The board is also trying to drum up demand for the credits by promoting them for uses other than meeting Kyoto targets.

Cash shortage

While the CDM has enough money to see it through several years, a separate Kyoto Protocol programme, the Adaptation Fund, is struggling to fulfil its aims of helping the world's poorest nations cope with the effects of climate change.

Governments agreed to help finance the fund with a 2% levy on CDM credits issued for projects such as building sea defences or developing drought resistant farming techniques.

But the plummeting value of the credits has hit the Fund's coffers, with projects only getting the go-ahead last year after several west European nations donated €54m.

"We were desperate for funding and we were successful in getting donations but it is not sufficient and we continue to look for ways to get stable sources of funding," said Laura Dzelzyte, vice-chair of the Adaptation Fund.

Officials and observers say scaling back the CDM or redeploying its cash will be difficult because of rigid rules that require almost 200 nations to agree.

"Institutions created internationally are difficult to reform and even harder to put to sleep, especially if they have a stockpile of revenue that allows them to continue regardless of the demand," said the European Commission's Werksman.

The CDM was created in 1997 under the Kyoto Protocol to help industrialised nations meet greenhouse gas targets more cheaply and promote sustainable development in poorer countries not bound under the pact to limit their emissions.
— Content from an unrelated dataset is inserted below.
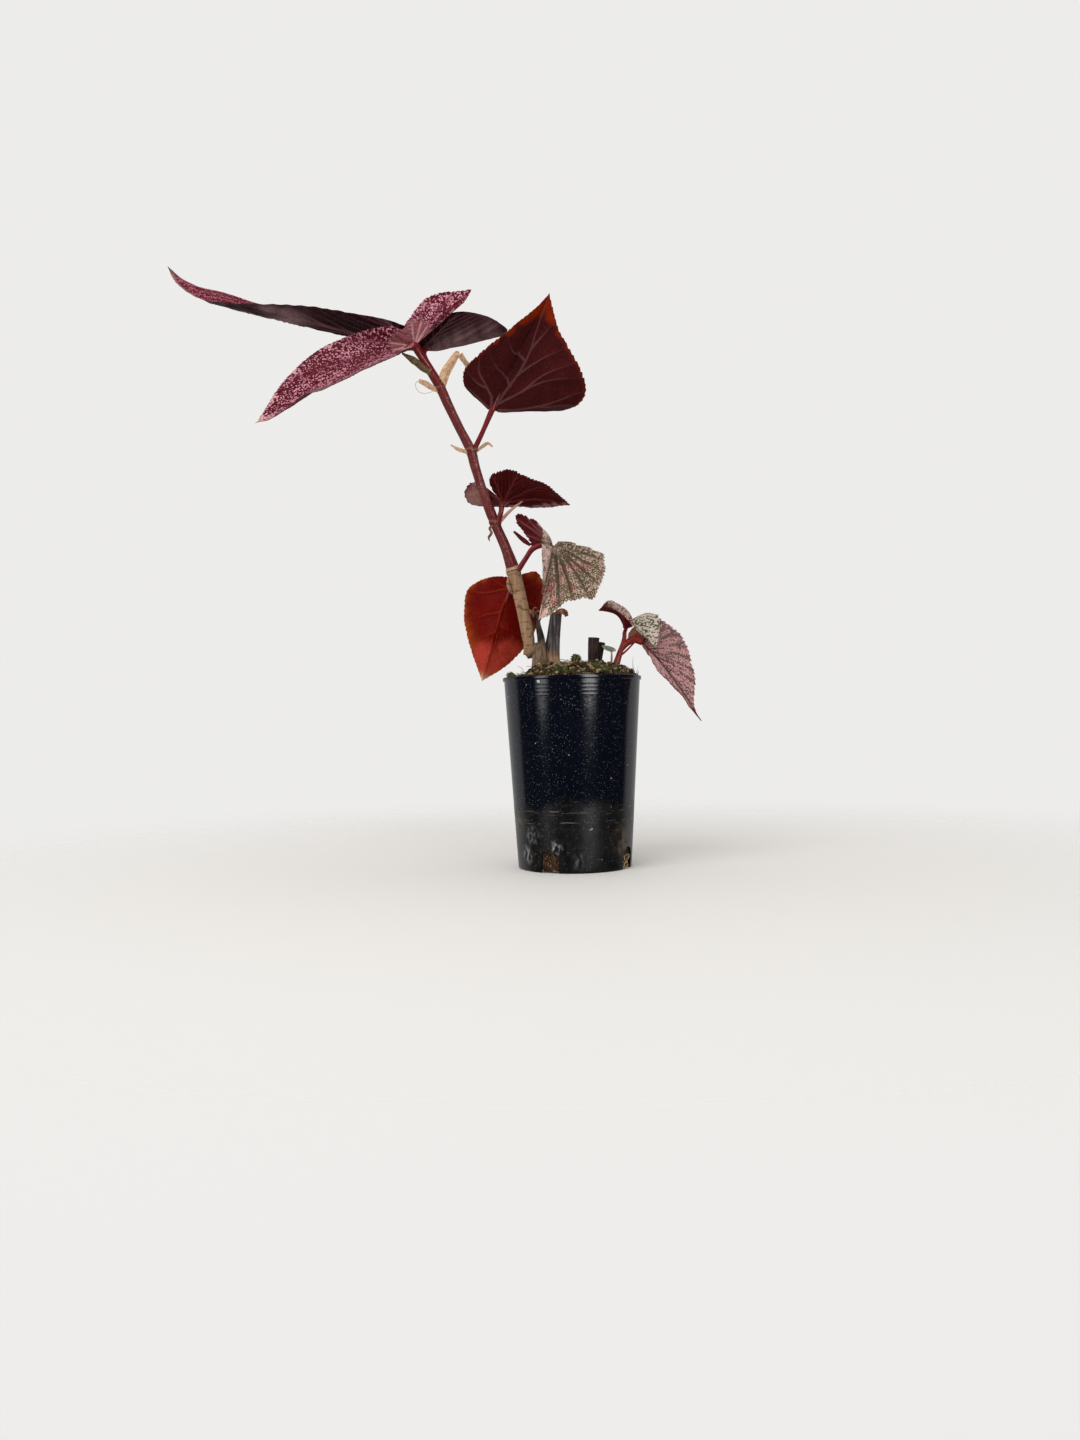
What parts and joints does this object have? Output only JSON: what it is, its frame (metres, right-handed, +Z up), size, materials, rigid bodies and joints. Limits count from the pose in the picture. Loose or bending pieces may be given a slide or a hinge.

Its rules were crafted over years of UN negotiations and CDM credits have been used mainly by European countries and Japan after the United States failed to ratify Kyoto.

Alpha Oumar Kaloga of environmental campaign group Germanwatch said developing countries would not support a downscaled CDM because of a perception it may "distract from the finance commitment wealthy nations have under the UNFCCC."

Developed countries have agreed to mobilise $100 billion a year by 2020 to poorer nations, but the Green Climate Fund launched to help meet that goal had received donations of just $34m by the end of 2013.